Demandons-nous maintenant comment s’y prend la liturgie pour nous conduire aux noces de Cana ? Elle emploie un double moyen. a) Elle nous fait célébrer, à la messe, les noces de Cana d’une manière vivante ; b) dans la Prière des Heures, elle fait revivre ces noces pendant toute la journée.
a) Où est-il question à la messe des noces de Cana ? En deux endroits : à l’Évangile et à la Communion. Que signifie cela ? Par l’annonce liturgique de l’Évangile, l’Église ne se contente pas de nous raconter un événement de la vie du Christ, mais elle met symboliquement le Christ et cet événement devant nous. Car ce n’est pas en vain que l’Église entoure la lecture de l’Évangile des plus grandes marques d’honneur qui ne peuvent s’adresser qu’au Christ regardé comme présent (les cierges, l’encens, le baiser, l’attitude debout, les signes de croix, l’ambon). Ainsi donc, dans l’Évangile, l’Église nous représente aujourd’hui le premier miracle. Ce miracle se reproduit d’une manière plus élevée encore dans l’Eucharistie. D’où vient que l’Église fait chanter, pendant le banquet eucharistique, quelques phrases de l’Évangile (et autrefois, quand le chant de la Communion avait toute son étendue, elle les faisait répéter sans cesse, peut-être jusqu’à dix fois) ? Pourquoi cela au moment le plus sacré, quand Notre Seigneur s’unit à notre âme et devient un avec elle ? N’y a-t-il pas là une déviation ? Non, l’Église dit : Voyez, c’est maintenant la vérité, le Seigneur a gardé jusqu’à maintenant le meilleur vin de l’Eucharistie, le miracle se réalise d’une manière plus haute au Saint-Sacrifice et dans la Communion.

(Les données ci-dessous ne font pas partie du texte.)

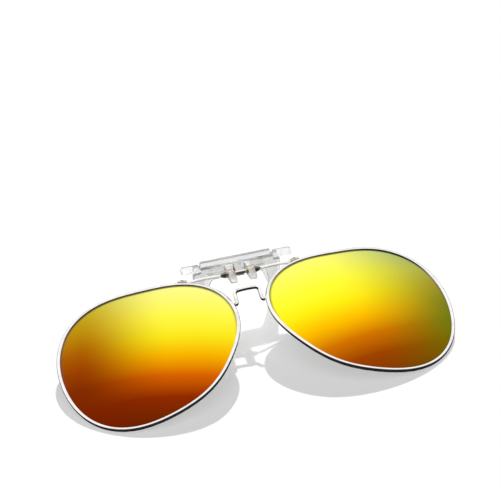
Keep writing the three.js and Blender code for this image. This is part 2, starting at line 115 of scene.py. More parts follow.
class FlipLensSizes(bpy.types.PropertyGroup):
    lens_curve: length("Lens curve", "Radius of the lens's spherical face", 87)
    lens_wrap: angle("Lens wrap", "Turn of each lens back towards the temple", 9)
    lens_thick: length("Lens thickness", "Thickness of each tinted lens", 0.8)
    lens_seat: length("Lens seat", "How far the lens sits behind the middle of its rim", 0.2)
    rim_width: length("Rim width", "Rim wire seen from the front", 1.4)
    rim_depth: length("Rim depth", "Rim wire from front to back", 1.7)
    bridge_radius: length("Bridge radius", "Half thickness of the bridge wire", 0.6)
    arm_radius: length("Arm radius", "Half thickness of the two wires to the axle", 0.5)
    axle_radius: length("Axle radius", "Half thickness of the axle rod", 0.6)
    coil_wire: length("Spring wire radius", "Half thickness of the torsion spring's wire", 0.2)
    coil_turns: FloatProperty(
        name="Spring turns", description="Turns of the torsion spring", default=4.5, min=1)
    edge_ease: length("Moulded edge", "Rounding along the edges of the clear jaws", 0.28)
    edge_steps: IntProperty(
        name="Rim steps", description="Stations round each lens", default=240, min=24)


class FlipLensFinish(bpy.types.PropertyGroup):
    polished: colour("Polished wire", "Colour of the plated wire", (0.93, 0.91, 0.9))
    smoky: colour("Smoky chrome", "Colour of the axle's pointed caps", (0.24, 0.235, 0.23))
    steel: colour("Spring steel", "Colour of the springs and the pin", (0.62, 0.61, 0.6))
    brass: colour("Brass", "Colour of the ear bushes", (0.6, 0.46, 0.34))
    clear: colour("Clear plastic", "Colour of the jaws", (0.97, 0.975, 0.965))
    silicone: colour("Silicone", "Colour of the grip pads", (0.85, 0.86, 0.85))
    # This dark tone is also the painted shade on each lens's front under its upper rim.
    lens_back_and_rim_shade: colour("Lens back", "Tint seen through the back of the lens", (0.055, 0.04, 0.025))
    clear_cover: share(
        "Clear cover", "Share of the light that the clear plastic bends or reflects", 0.75)


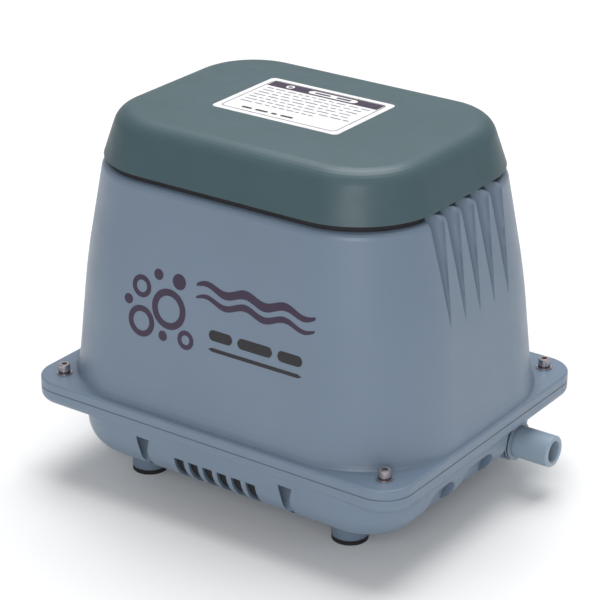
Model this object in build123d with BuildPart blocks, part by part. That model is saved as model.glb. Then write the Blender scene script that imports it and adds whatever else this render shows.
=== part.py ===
"""Free-standing linear diaphragm air pump.

Frame: +X to the outlet side, +Y to the back, +Z up. The origin is on the ground, under the
centre of the bounding box. All sizes are in millimetres.
"""
from build123d import *
from math import asin, cos, degrees, pi, radians, sin, tan
import os

os.makedirs("parts", exist_ok=True)

# ---------------------------------------------------------------- driving dimensions
FLANGE_X = -6.5            # centre of the bolt flange, which the outlet nozzle offsets
FLANGE_L = 256.0
FLANGE_W = 200.0
FLANGE_R = 19.0
EAR_BOTTOM = 47.0
TUB_TOP = 55.3
GASKET = 0.5
FLANGE_TOP = 61.3

BODY_X = -7.2              # centre of the upper housing, the cover and the drive
BASE = (124.9, 93.7, 59.5)     # half length, half width and corner radius on the flange
KINK = (118.9, 87.1, 56.0)     # the same where the wall starts to lean in more
SHOULDER = (108.0, 79.9, 51.0)  # the same at the top of the wall
KINK_Z = 131.0
KINK_BLEND = 16.0
HOUSING_TOP = 191.8
HOUSING_WALL = 4.0
SHOULDER_R = 4.0

COVER = (107.0, 79.6, 50.0)
COVER_BOTTOM = 195.1
COVER_TOP = 223.3
COVER_EDGE_R = 13.1
COVER_DRAFT = 19.7
COVER_WALL = 2.8
COVER_CROWN = 0.9
CORNER_TIGHTEN = 1.15      # corner radius lost for each millimetre of inset

TUB_LEFT = -108.0
TUB_RIGHT = 116.8
TUB_HALF_W = 99.5
TUB_R = 34.8
TUB_BOTTOM = 20.9
TUB_EDGE_R = 21.7
TUB_WALL = 3.5
TUB_RIGHT_WALL = 9.0       # thicker, to take the pockets
INSET_X = 100.0            # face of the right wall behind the outlet step
INSET_Y = (26.0, 34.0)     # where the step towards that face starts and ends

OUTLET_Y = 50.0
OUTLET_Z = 28.7
OUTLET_R = 9.5
OUTLET_BORE = 6.35
OUTLET_END = 134.5

BOSS_R = 12.3              # tub boss around the outlet
BOSS_END = 107.4

FOOT_X = 72.0
FOOT_Y = 57.4
FOOT_R = 10.5
FOOT_H = 2.8

SCREW_X = 112.5
SCREW_Y = 84.8
SCREW_R = 2.0

DRIVE_Z = 120.0            # height of the armature rod
CHAMBER = 88.0             # side of the square chamber blocks
ROD_R = 3.0

GROUND = Plane.XY


def save(piece, name):
    """Label a finished piece and write it as one STEP."""
    piece.part.label = name
    export_step(piece.part, f"parts/{name}.step")


def block(x, y, z, mode=Mode.ADD):
    """Add a box given by its (low, high) limits along each axis."""
    middle = [(low + high) / 2 for low, high in (x, y, z)]
    with Locations(tuple(middle)):
        Box(x[1] - x[0], y[1] - y[0], z[1] - z[0], mode=mode)


def rod(start, axis, radius, length, mode=Mode.ADD):
    """Add a cylinder that starts at a point and runs along an axis."""
    with Locations(Plane(origin=start, z_dir=axis)):
        Cylinder(radius, length, align=(Align.CENTER, Align.CENTER, Align.MIN), mode=mode)


# ---------------------------------------------------------------- shared outlines
def housing_outline(z, inset=0.0):
    """Half length, half width and corner radius of the upper housing at a height.

    Two drafts meet at KINK_Z, blended over KINK_BLEND to each side.
    """
    start = KINK_Z - KINK_BLEND
    bent = max(0.0, min(z, KINK_Z + KINK_BLEND) - start)
    past = max(0.0, z - KINK_Z - KINK_BLEND)
    turn = bent**2 / (4 * KINK_BLEND) + past
    sizes = []
    for low, mid, high in zip(BASE, KINK, SHOULDER):
        lower = (mid - low) / (KINK_Z - FLANGE_TOP)
        upper = (high - mid) / (HOUSING_TOP - KINK_Z)
        sizes.append(low + lower * (z - FLANGE_TOP) + (upper - lower) * turn - inset)
    return sizes


def bend_heights():
    """Heights of the sections through the blended bend of the housing wall."""
    return [KINK_Z + KINK_BLEND * step / 3 for step in range(-3, 4)]


def cover_sections(wall=0.0):
    """(z, inset) pairs up the cover: drafted side and rounded edge, outside with a slight crown."""
    radius = COVER_EDGE_R - wall
    top = COVER_TOP - COVER_CROWN - wall
    centre_z = top - radius
    lean = tan(radians(COVER_DRAFT))
    centre_in = (centre_z - COVER_BOTTOM) * lean + COVER_EDGE_R / cos(radians(COVER_DRAFT))
    pairs = [(COVER_BOTTOM, wall / cos(radians(COVER_DRAFT)))]
    steps = 4 if wall else 8
    for step in range(steps + 1):
        angle = radians(COVER_DRAFT + (90 - COVER_DRAFT) * step / steps)
        pairs.append((centre_z + radius * sin(angle), centre_in - radius * cos(angle)))
    if not wall:
        pairs.append((COVER_TOP, centre_in + 20))
    return pairs


def tub_sections(edge_r, floor, top):
    """(z, inset) pairs up the tub: rounded bottom edge, then a straight wall to the top."""
    pairs = []
    steps = 8
    for step in range(steps + 1):
        angle = pi / 2 * (1 - step / steps)
        pairs.append((floor + edge_r * (1 - sin(angle)), edge_r * (1 - cos(angle))))
    return pairs + [(top, 0)]


FLUTE_TIP_Z = 128.0
FLUTE_TOP_Z = 196.0
FLUTE_R = 7.3
FLUTE_PITCH = 15.0
FLUTE_ROWS = [FLUTE_PITCH * row for row in range(-2, 3)]


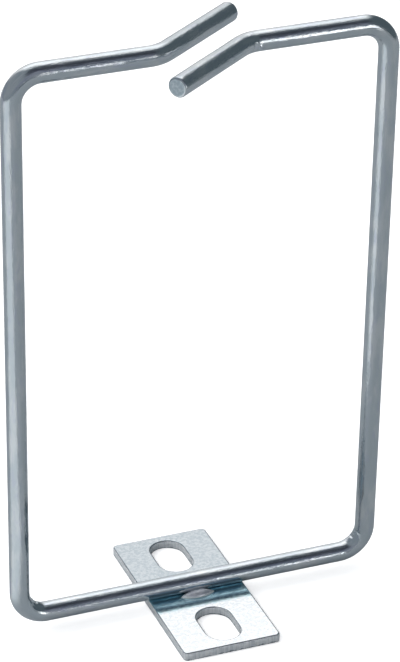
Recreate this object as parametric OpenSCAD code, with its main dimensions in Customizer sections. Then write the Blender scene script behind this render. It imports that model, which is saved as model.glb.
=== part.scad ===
// Cable routing ring: one round wire bent to a standing rectangle and welded to a slotted plate.
// The two free ends of the wire turn out of the ring's plane, one to each side, and pass each
// other. The slanted gap between them lets a cable in, and a straight cable can't slip out.
// X runs along the foot of the ring, Y through the ring and Z up.
// The origin is the middle of the plate's underside.

/* [Wire] */
// Diameter of the round wire
wire_d = 4; // [3:0.5:5]
// Width over the outside of the ring
ring_w = 78.8; // [60:0.2:120]
// Height over the outside of the ring
ring_h = 120.8; // [70:0.2:160]
// Inside radius of the four corner bends
corner_r = 3.6; // [2:0.1:8]

/* [Free ends] */
// Angle by which each free end turns out of the ring's plane
end_angle = 37; // [25:1:50]
// Inside radius of the bend at each free end
end_bend_r = 5; // [3:0.5:8]
// Distance from the middle of the ring to the corner of each end bend
end_offset = 8.6; // [7:0.1:12]
// Length of each free end, from the corner of its bend to its tip
end_len = 24.5; // [14:0.5:28]
// Radius of the rim on each cut tip
tip_edge_r = 0.45; // [0.1:0.05:0.8]

/* [Plate] */
// Width of the plate, along the foot of the ring
plate_w = 20.6; // [16:0.2:30]
// Length of the plate, across the ring
plate_len = 42; // [40:0.5:60]
// Thickness of the plate
plate_t = 1.8; // [1.2:0.1:3]
// Radius of the plate's four corners
plate_corner_r = 1; // [0.5:0.1:3]
// Width of each slot
slot_w = 7.1; // [5:0.1:9]
// Length of each slot, from end to end
slot_len = 11.6; // [9.5:0.1:13]
// Distance between the middles of the two slots
slot_pitch = 26.2; // [24:0.1:27]

/* [Weld] */
// Depth to which the wire is sunk into the plate by the weld
weld_sink = 0.08; // [0.02:0.02:0.3]
// Length of the bead on each side of the wire
bead_len = 7.2; // [4:0.1:12]
// Distance that each bead reaches beyond the side of the wire
bead_reach = 1.5; // [0.8:0.1:2.5]
// Height of each bead over the plate
bead_h = 1.3; // [0.8:0.1:1.6]

/* [Hidden] */
$fn = 96;
right_angle = 90;
half_turn = 180;
wire_r = wire_d / 2;
// Height of the wire's centre line along the foot of the ring
foot_z = plate_t + wire_r - weld_sink;
// Bend radii on the centre line of the wire
corner_line_r = corner_r + wire_r;
end_line_r = end_bend_r + wire_r;
// The ends turn by the angle within a twentieth of a degree of end_angle whose sine and cosine,
// kept to six places, lie truest on the unit circle. The lengths on both sides of the bend then
// share their faces exactly.
function six_places(x) = round(x * 1e6) / 1e6;
function off_circle(a) = abs(pow(six_places(sin(a)), 2) + pow(six_places(cos(a)), 2) - 1);
near_angles = [for (step = [-50:50]) end_angle + step / 1000];
misses = [for (a = near_angles) off_circle(a)];
turn_out = near_angles[search(min(misses), misses)[0]];
// Length of straight wire that each end bend uses up on either side of its corner
end_setback = end_line_r * tan(turn_out / 2);
// Straight lengths of half the ring, in the order in which the wire is fed
foot_run = ring_w / 2 - wire_r - corner_line_r;
side_run = ring_h - wire_d - 2 * corner_line_r;
top_run = foot_run - end_offset - end_setback;
tip_run = end_len - end_setback;
// Each bead is half of a slim spindle, whose side is an arc through its two pointed ends
bead_y = wire_r + bead_reach - bead_h;
bead_arc_r = (pow(bead_len / 2, 2) + pow(bead_h, 2)) / (2 * bead_h);

// Straight wire along +Z. What follows starts at its far end.
module feed(length) {
    cylinder(d = wire_d, h = length);
    translate([0, 0, length]) children();
}

// Wire that starts along +Z and bends towards +X, by less than half a turn. What follows starts
// at its far end. The bend is what two planes through the axis of a full torus leave of it.
module bend(angle, line_r) {
    reach = line_r + wire_d;
    slab = [2 * reach, 2 * wire_d, reach];
    translate([line_r, 0, 0]) {
        intersection() {
            rotate([right_angle, 0, 0]) rotate_extrude() translate([line_r, 0]) circle(d = wire_d);
            translate([-reach, -wire_d, 0]) cube(slab);
            rotate([0, angle, 0]) translate([-reach, -wire_d, -reach]) cube(slab);
        }
        rotate([0, angle, 0]) translate([-line_r, 0, 0]) children();
    }
}

// Turns the plane of the bends that follow.
module turn_plane(angle) {
    rotate([0, 0, angle]) children();
}

// The last straight length, sheared off square with its rim rolled over.
module feed_to_tip(length) {
    rotate_extrude() {
        square([wire_r - tip_edge_r, length]);
        square([wire_r, length - tip_edge_r]);
        translate([wire_r - tip_edge_r, length - tip_edge_r]) circle(r = tip_edge_r);
    }
}

// Half of the ring as a bending machine makes it, from the middle of the foot to one tip.
module half_ring() {
    translate([0, 0, foot_z]) rotate([0, right_angle, 0]) turn_plane(half_turn)
        feed(foot_run) bend(right_angle, corner_line_r)
        feed(side_run) bend(right_angle, corner_line_r)
        feed(top_run) turn_plane(right_angle) bend(turn_out, end_line_r)
        feed_to_tip(tip_run);
}

// The straight foot of the ring, which is what the plate and the beads fit to.
module foot_bar() {
    translate([-foot_run, 0, foot_z]) rotate([0, right_angle, 0])
        cylinder(d = wire_d, h = 2 * foot_run);
}

// Outline of one slot, with its length along Y.
module slot_outline() {
    straight = slot_len - slot_w;
    square([slot_w, straight], center = true);
    for (end = [-1, 1])
        translate([0, end * straight / 2]) circle(d = slot_w);
}

// Outline of the plate with its rounded corners.
module plate_outline() {
    inner_w = plate_w - 2 * plate_corner_r;
    inner_len = plate_len - 2 * plate_corner_r;
    square([plate_w, inner_len], center = true);
    square([inner_w, plate_len], center = true);
    for (x = [-1, 1], y = [-1, 1])
        translate([x * inner_w / 2, y * inner_len / 2]) circle(r = plate_corner_r);
}

// One bead as the upper half of its spindle, which lies along X with its flat side down.
module bead() {
    rotate([0, right_angle, 0]) rotate([0, 0, right_angle])
        rotate_extrude(angle = half_turn)
            intersection() {
                translate([bead_h - bead_arc_r, 0]) circle(r = bead_arc_r);
                translate([0, -bead_len / 2]) square(bead_len);
            }
}

module wire_ring() {
    color("silver")
    for (side = [0, half_turn])
        rotate([0, 0, side]) half_ring();
}

module mounting_plate() {
    color("lightsteelblue")
    difference() {
        linear_extrude(plate_t)
            difference() {
                plate_outline();
                for (side = [-1, 1])
                    translate([0, side * slot_pitch / 2]) slot_outline();
            }
        foot_bar();
    }
}

module weld_beads() {
    color("gray")
    difference() {
        for (side = [-1, 1])
            translate([0, side * bead_y, plate_t]) bead();
        foot_bar();
    }
}

wire_ring();
mounting_plate();
weld_beads();
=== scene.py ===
"""Cable routing ring: zinc plated round wire on a slotted foot plate, in a plain studio."""

import math

import bmesh
import bpy
from mathutils import Matrix, Quaternion, Vector, noise


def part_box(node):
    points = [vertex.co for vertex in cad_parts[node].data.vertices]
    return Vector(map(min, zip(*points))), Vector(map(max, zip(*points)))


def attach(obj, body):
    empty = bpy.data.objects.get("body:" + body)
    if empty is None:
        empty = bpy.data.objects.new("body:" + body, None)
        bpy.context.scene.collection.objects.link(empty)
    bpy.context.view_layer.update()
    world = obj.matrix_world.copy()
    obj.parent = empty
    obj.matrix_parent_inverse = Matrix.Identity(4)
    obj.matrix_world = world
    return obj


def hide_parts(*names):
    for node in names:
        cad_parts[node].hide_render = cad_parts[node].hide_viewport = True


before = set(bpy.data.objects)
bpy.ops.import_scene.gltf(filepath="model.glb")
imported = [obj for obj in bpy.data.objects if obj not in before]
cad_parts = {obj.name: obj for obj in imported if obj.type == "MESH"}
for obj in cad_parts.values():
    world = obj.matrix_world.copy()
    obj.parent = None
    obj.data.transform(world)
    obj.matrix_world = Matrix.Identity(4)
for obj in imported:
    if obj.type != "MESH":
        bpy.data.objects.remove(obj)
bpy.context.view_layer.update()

MM = 0.001
QUARTER = math.pi / 2

# Sizes of the bent wire, as the bending programme gives them.
WIRE_R = 2.0 * MM
CORNER_LINE_R = 5.6 * MM
END_LINE_R = 7.0 * MM
END_ANGLE = math.radians(37)
END_OFFSET = 8.6 * MM
END_LEN = 24.5 * MM
TIP_RIM_R = 0.45 * MM
SIDES_AROUND = 64
STRAIGHT_STEP = 1.0 * MM
CORNER_STEPS = 28
END_BEND_STEPS = 20
RIM_STEPS = (0.26, 0.5, 0.7, 0.86, 0.95, 1.0)
RIPPLE_HEIGHT = 0.016 * MM
RIPPLE_SEED = 3.0
GRIPPED_SHARE = 0.8
GRIP_FADE = 4 * MM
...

b) Dans la prière des Heures aussi, la liturgie nous fait revivre les noces de Cana. La prière des Heures doit sanctifier chaque jour, l’accompagner de ses bénédictions, mais elle doit aussi développer les idées et les sentiments du jour. Le jour commence avec le lever du soleil et se termine avec son coucher. Ces deux moments sont pour la liturgie les plus saints. Car dans le soleil elle voit le symbole du Christ, le divin Soleil de justice, qui se lève pour nous le matin et se couche le soir. Ces deux moments sont comme les foyers d’une ellipse où se concentrent tous les rayons, c’est là que l’Église rassemble ses pensées les plus sublimes du jour. C’est alors qu’elle célèbre ses deux Heures solennelles : Laudes (la prière du matin) et. Vêpres (la prière du soir). Dans chacune de ces Heures, il y a un point culminant : le Benedictus (le salut au Soleil qui se lève sur les hauteurs) et le Magnificat (l’action de grâces pour la Rédemption). Comment ce divin soleil se lève et se couche chaque jour, le refrain de ces deux chants, l’antienne, nous l’apprend. Prenons celles d’aujourd’hui. L’antienne de Benedictus nous dit : « A Cana, il y eut des noces et Jésus s’y trouva ainsi que Marie sa Mère. » Que veut nous enseigner par là l’Église ? D’une manière simple et sobre, elle nous présente l’événement du jour. Maintenant, nous, dit-elle, vivez ce mystère, vous êtes assis aux noces avec Jésus et Marie. Toute la journée appartient à cette pensée. Que nous chantions ensuite le Benedictus, cela signifie que le Christ, le divin Soleil qui se lève, sera pour nous aujourd’hui le divin thaumaturge de Cana et qu’il nous apportera les grâces de Rédemption qui sont mystique ment contenues dans ce premier miracle. Le soir quand le soleil se couche, l’Église chante : « Quand le vin fit défaut, Jésus fit remplir les cruches d’eau et l’eau fut changée en vin, A1leluia. »
Ces paroles expriment brièvement l’accomplissement du miracle, et dans son chant, l’Église veut nous dire : aujourd’hui vous avez reçu une grâce semblable mais plus belle encore que le bienfait de ce miracle : l’eau de votre esprit terrestre et pécheur a été changée en vin précieux de la vie divine qui est le Christ lui-même. En un mot, le miracle de Cana se renouvelle. aujourd’hui, d’une manière plus élevée, dans le mystère eucharistique, et je dois en vivre, toute la journée du lever au coucher du soleil.